The Power that Changed My Life

The Power that Changed My Life

By Philip Chamberlain ’70

I had never seen a single picture of Yale when Phelps Gate welcomed me to the Old Campus three years ago next month. I arrived late Saturday night before registration week, before many had come. The man at the campus police switchboard supplied a key and steered me left of Harkness Tower to find Vanderbilt Hall, where I was assigned. Two large suitcases accompanied me through the quiet, empty campus, across the sidewalks, and up four flights of stairs. The other three in the quad hadn’t arrived, so for a night I had the largest room in all my Yale career. After a day with family friends in northern Connecticut, Monday began the impressive whirl of registration, receptions, and course selection. Even the genuine ivy that nearly covered our living room windows seemed to say that I had arrived in the world.

That feeling was challenged only by a vague uneasy sense that I would soon be facing situations designed to shatter my carefully constructed self-control. With no family or old friends around for moral support my first year at Yale would have to be a wilder ride than I had ever had before.

There was a difference in my case from hundreds of other freshmen that week, though, and it began with a handbill on Monday announcing a meeting on Tuesday. The same people had also sent a letter to the freshmen over the summer, so I was at least mildly interested.

Tuesday night’s meeting was run by undergraduates, mostly sophomores, to talk with freshmen about the power of the New Testament church. The Bible’s Book of Acts is full of miracles and healings that were performed by this church in the daily course of its life.

Three of them spoke to about forty of us freshmen. One of them particularly struck me. He spoke of getting power from God to work in our own lives from Jesus Christ. Jesus Himself, he continued, supplied the New Testament church with power, and He can do so today. Afterward he gave an invitation to us to pray silently along with him, asking that we raise our hands also if we were serious about asking God to help us. I was in a muddle for a little while, partly because I wasn’t used to praying like that, and partly because I had the perfect excuse not to nominally, I already was a Christian, and had been in Sunday School and church rounds for years. After only a few seconds I realized, though, that labels notwithstanding, if I turned away from Jesus there, I was done with Him, perhaps forever.

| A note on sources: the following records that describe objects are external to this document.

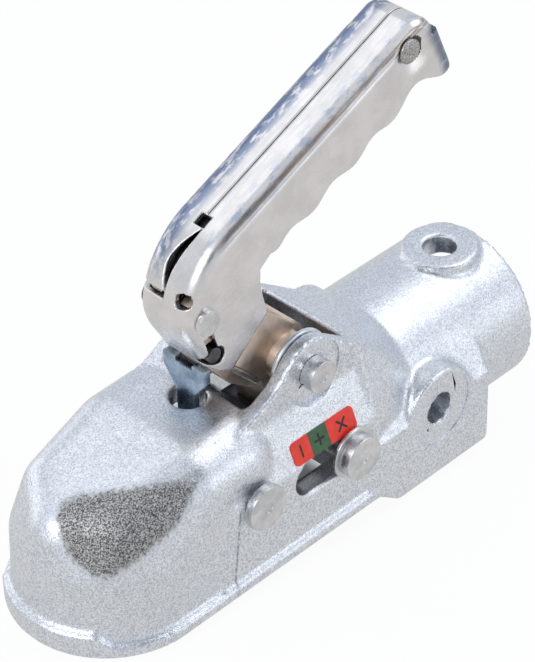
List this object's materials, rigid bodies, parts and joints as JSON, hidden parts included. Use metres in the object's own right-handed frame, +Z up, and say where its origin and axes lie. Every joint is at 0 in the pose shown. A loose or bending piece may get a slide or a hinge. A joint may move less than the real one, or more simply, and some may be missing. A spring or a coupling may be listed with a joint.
{
  "type": "trailer coupling head",
  "caption": "Cast trailer coupling head with a ball cup, folded sheet handle, wear indicator slot and a round sleeve for the drawbar, shown with the handle raised.",
  "frame": {"origin": "centre of the towing ball in the closed cup", "axes": "+X towards the drawbar along its bore, +Z up, away from the ball neck, +Y to the side away from the indicator label"},
  "size_m": [0.2243, 0.083, 0.1795],
  "materials": {
    "cast_zinc": "bright grainy zinc plate on a casting",
    "tongue_zinc": "bluish zinc plate",
    "jaw_steel": "dull zinc plate",
    "plated_pin": "satin zinc plate",
    "plated_sheet": "smooth warm grey plated sheet",
    "bronze_steel": "bronze coloured passivated plate",
    "catch_steel": "satin grey",
    "spring_steel": "dark spring steel",
    "dark_steel": "dark steel",
    "bush": "plain bush",
    "label": "glossy printed label in red and green"
  },
  "bodies": {
    "housing": {"housing": "cast_zinc", "jaw_pin": "plated_pin", "jaw_pin_clip": "spring_steel", "pivot_pin": "plated_pin", "pivot_pin_clip": "spring_steel", "indicator_label": "label", "sensor_spring": "spring_steel"},
    "handle": {"handle_shell": "plated_sheet", "inner_lever": "bronze_steel", "pivot_bushes": "bush", "handle_rivet": "plated_pin", "grip_rivet": "plated_pin", "grip_spacer": "dark_steel", "catch_spring": "spring_steel"},
    "catch": {"catch_lever": "catch_steel", "catch_pin": "dark_steel"},
    "jaw": {"ball_jaw": "jaw_steel"},
    "sensor": {"sensor_lever": "tongue_zinc"},
    "indicator": {"indicator_pin": "plated_pin", "near_washer": "plated_pin", "far_washer": "plated_pin", "indicator_clip": "spring_steel", "thrust_block": "dark_steel", "pressure_spring": "spring_steel"}
  },
  "joints": [
    {"name": "handle_hinge", "type": "hinge", "parent": "housing", "child": "handle", "pos_m": [0.0745, 0, 0.0436], "axis": [0, 1, 0], "range_deg": [0, 28.6]},
    {"name": "catch_hinge", "type": "hinge", "parent": "handle", "child": "catch", "pos_m": [0.0379, 0, 0.0787], "axis": [0, 1, 0], "range_deg": [0, 3], "stiffness_Nm_per_rad": 0.5},
    {"name": "jaw_hinge", "type": "hinge", "parent": "housing", "child": "jaw", "pos_m": [0.0395, 0, 0.0108], "axis": [0, 1, 0], "range_deg": [0, 15.1]},
    {"name": "sensor_hinge", "type": "hinge", "parent": "housing", "child": "sensor", "pos_m": [0.0395, 0, 0.0108], "axis": [0, 1, 0], "range_deg": [-5, 0], "stiffness_Nm_per_rad": 0.3},
    {"name": "indicator_slide", "type": "slide", "parent": "housing", "child": "indicator", "axis": [-1, 0, 0], "range_m": [0, 0.0188], "deforming": ["pressure_spring"]}
  ],
  "couplings": [
    {"joint": "indicator_slide", "follows": "handle_hinge", "m_per_rad": 0.03686},
    {"joint": "jaw_hinge", "follows": "handle_hinge", "ratio": 0.5245}
  ]
}
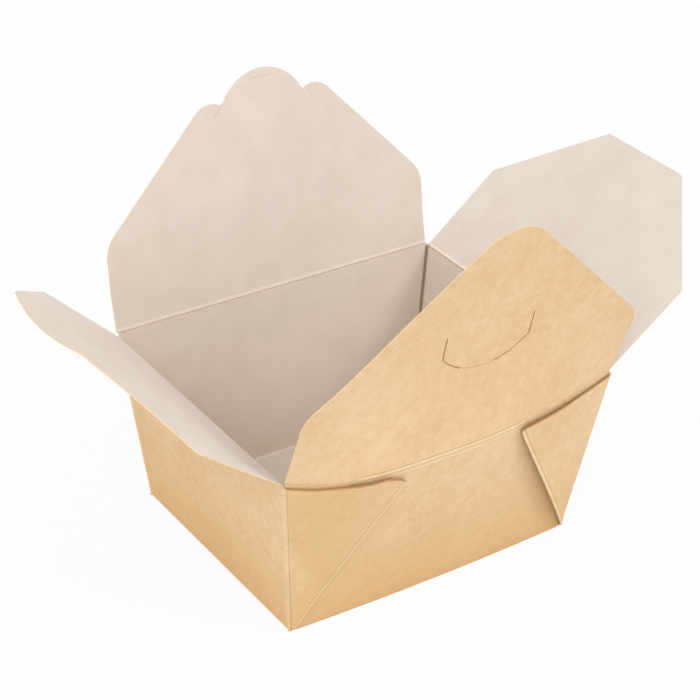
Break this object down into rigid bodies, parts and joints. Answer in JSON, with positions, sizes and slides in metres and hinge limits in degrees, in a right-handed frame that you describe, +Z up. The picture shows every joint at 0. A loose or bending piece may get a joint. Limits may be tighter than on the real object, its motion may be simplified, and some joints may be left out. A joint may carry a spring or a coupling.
{
  "type": "takeaway box",
  "caption": "Folded paperboard takeaway box with flared walls, folded corner webs and lid flaps that close over the top, one with a tongue.",
  "frame": {"origin": "middle of the underside of the base", "axes": "+X along the long sides towards the right end flap, -Y towards the front flap with the slit, +Z up"},
  "size_m": [0.2361, 0.1422, 0.1458],
  "materials": {
    "board": "matt uncoated brown board outside, pale coated face inside"
  },
  "bodies": {
    "box": {"box_body": "board"},
    "front_flap": {"front_flap": "board"},
    "back_flap": {"back_flap": "board"},
    "left_flap": {"left_flap": "board"},
    "right_flap": {"right_flap": "board"}
  },
  "joints": [
    {"name": "front_flap_fold", "type": "hinge", "parent": "box", "child": "front_flap", "pos_m": [0, -0.05167, 0.0648], "axis": [-1, 0, 0], "range_deg": [-94, 106]},
    {"name": "back_flap_fold", "type": "hinge", "parent": "box", "child": "back_flap", "pos_m": [0, 0.05173, 0.0653], "axis": [1, 0, 0], "range_deg": [-98.9, 101.1]},
    {"name": "left_flap_fold", "type": "hinge", "parent": "box", "child": "left_flap", "pos_m": [-0.0648, 0, 0.0638], "axis": [0, 1, 0], "range_deg": [-63, 137]},
    {"name": "right_flap_fold", "type": "hinge", "parent": "box", "child": "right_flap", "pos_m": [0.06486, 0, 0.0643], "axis": [0, -1, 0], "range_deg": [-60, 140]}
  ]
}
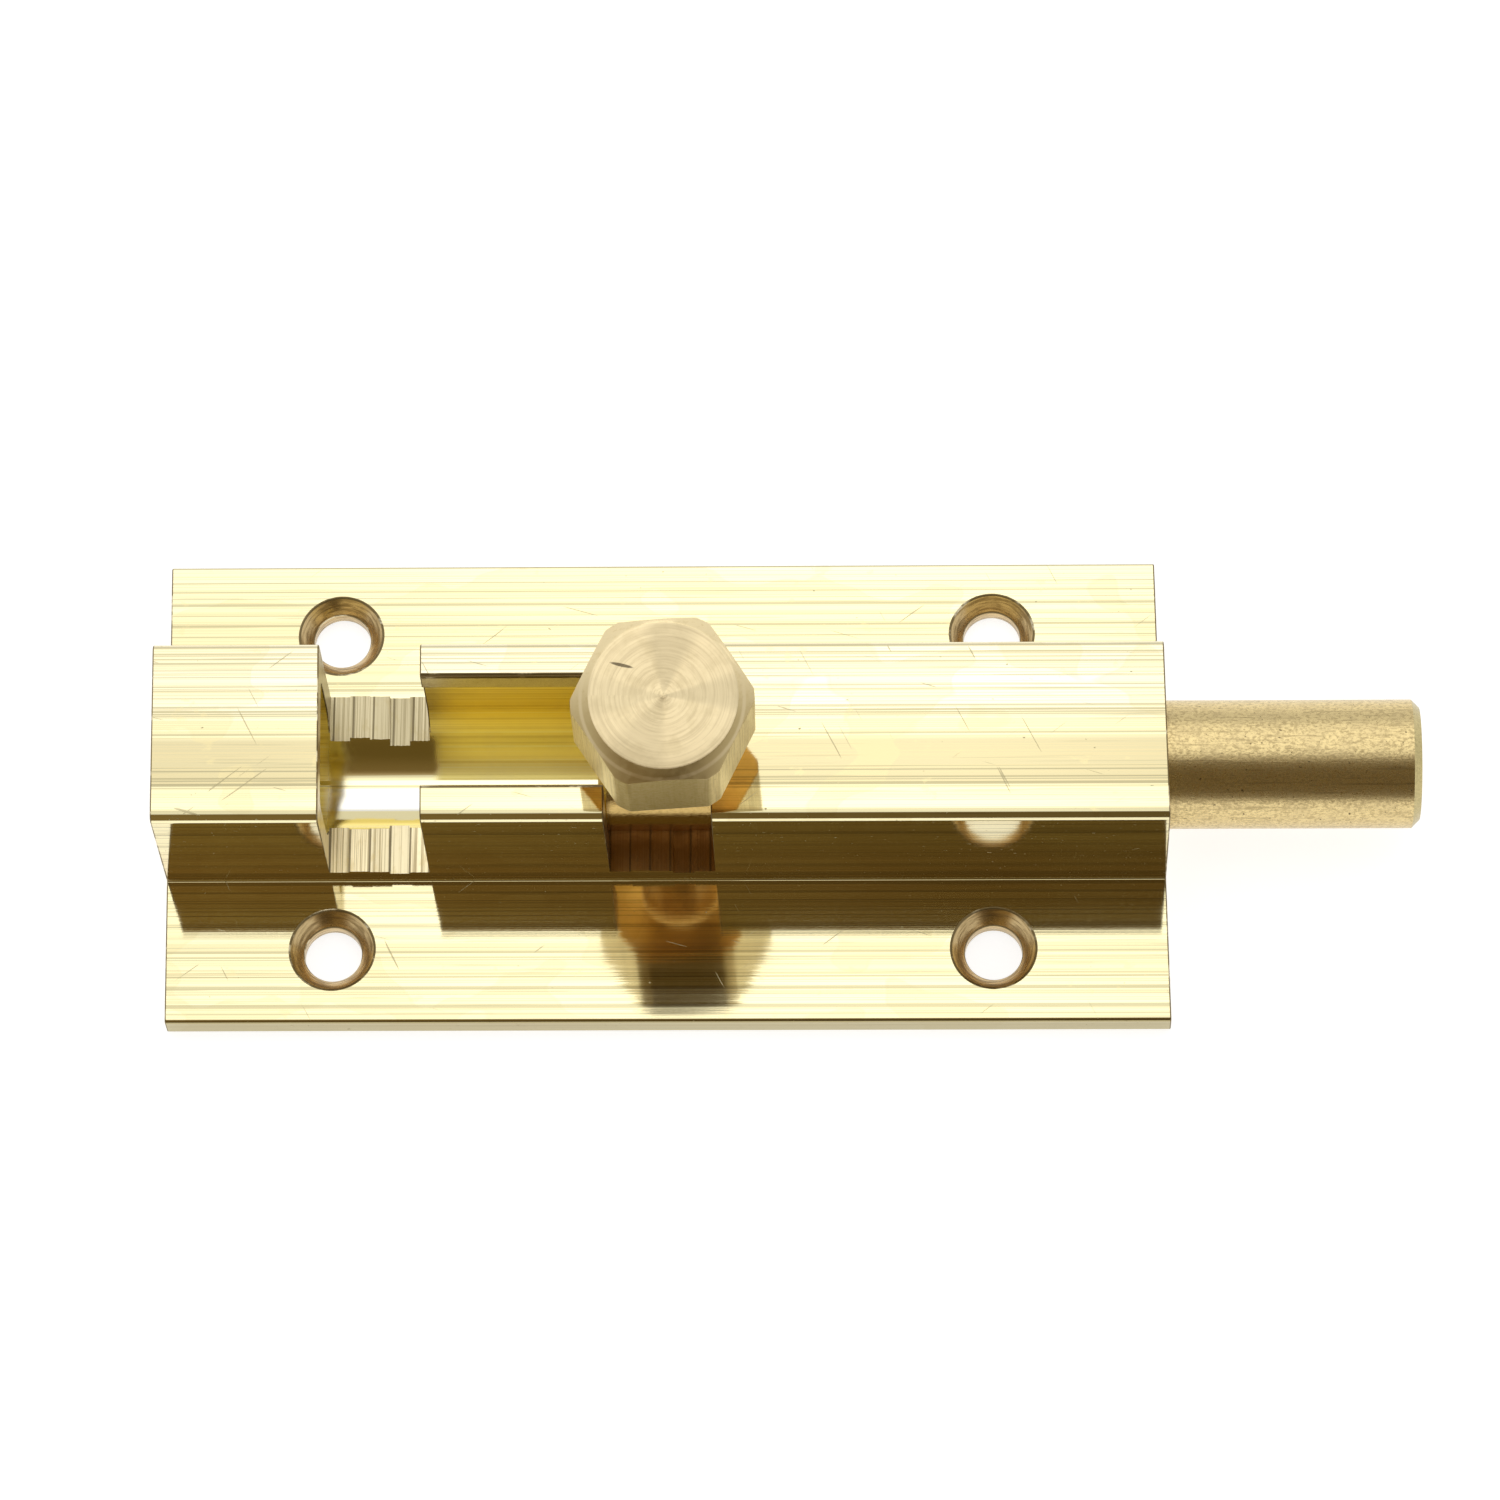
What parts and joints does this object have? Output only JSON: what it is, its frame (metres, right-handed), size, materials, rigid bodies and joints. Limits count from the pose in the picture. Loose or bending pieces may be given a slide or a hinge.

I prayed that night to God, and raised my hand, and from that night God’s power began to transform my life and set me free of habits, fears, sin, God, as great as He is, accepted me without reservation. He let me know that I was special to Him, not because I earned it, but because He loved me. The miraculous power with which He intervened in my life was only the first token of the love He had for me.

Some people might say to this, fine, you found your help in a Christian thing, and others can get the power they need from other places. That misses the whole point. The Bible has since shown me that it wasn’t just certain people God would take, but “God so loved the world that he gave his only-begotten Son, that whosoever believed on Him should not perish, but have everlasting life.” The “whosoever” that night was me. It could be anyone. No wonder Peter, of the New Testament church, said, “There is no other name under heaven given among men by which we must be saved [than the name of Jesus].” (Acts 4:12)

The externals of my student life for the next three years changed somewhat, but the internals changed even more. For the first time I could read the Bible and receive some of its message to which I was dulled and blinded before. It began to make sense, glorious sense. There were special times, as when a group of us prayed one night in Branford Chapel (under Harkness Tower) for a friend who was seriously ill in New York City. God soon gave us faith to believe for the healing, and we just about split that chapel with the sound of our praise. It wasn’t until the next morning that a phone call confirmed what we knew by faith: the healing had come that night.

I graduated this past June, a year ahead of myself, and I can say that I am a very different person from three years ago. More than that my purposes and expectations are different.

I am convinced that the New Testament church is neither a fable nor an historical oddity. I expect to see it functioning in the same sort of power and authority in these times, very shortly. And more personally, I know that the God who loved me, loved me and all of His loved ones before the foundation of the world. He has a definite and perfect place in His grand plan for each one daring enough to grasp for it. I want to do the will of God for my life, wherever that leads. It doesn’t mean that everyone ought to be a minister or missionary. My own expectations of becoming a minister were surprisingly modified by the Lord, as I believe, during my senior year at Yale.

God is original, and what He may do in your life through Jesus Christ is as unpredictable as what He has done in mine. One thing you can know, they will be great and eternal things when everything else is gone, testimonies to God’s love, wisdom, and power. That kind of life is worth your life.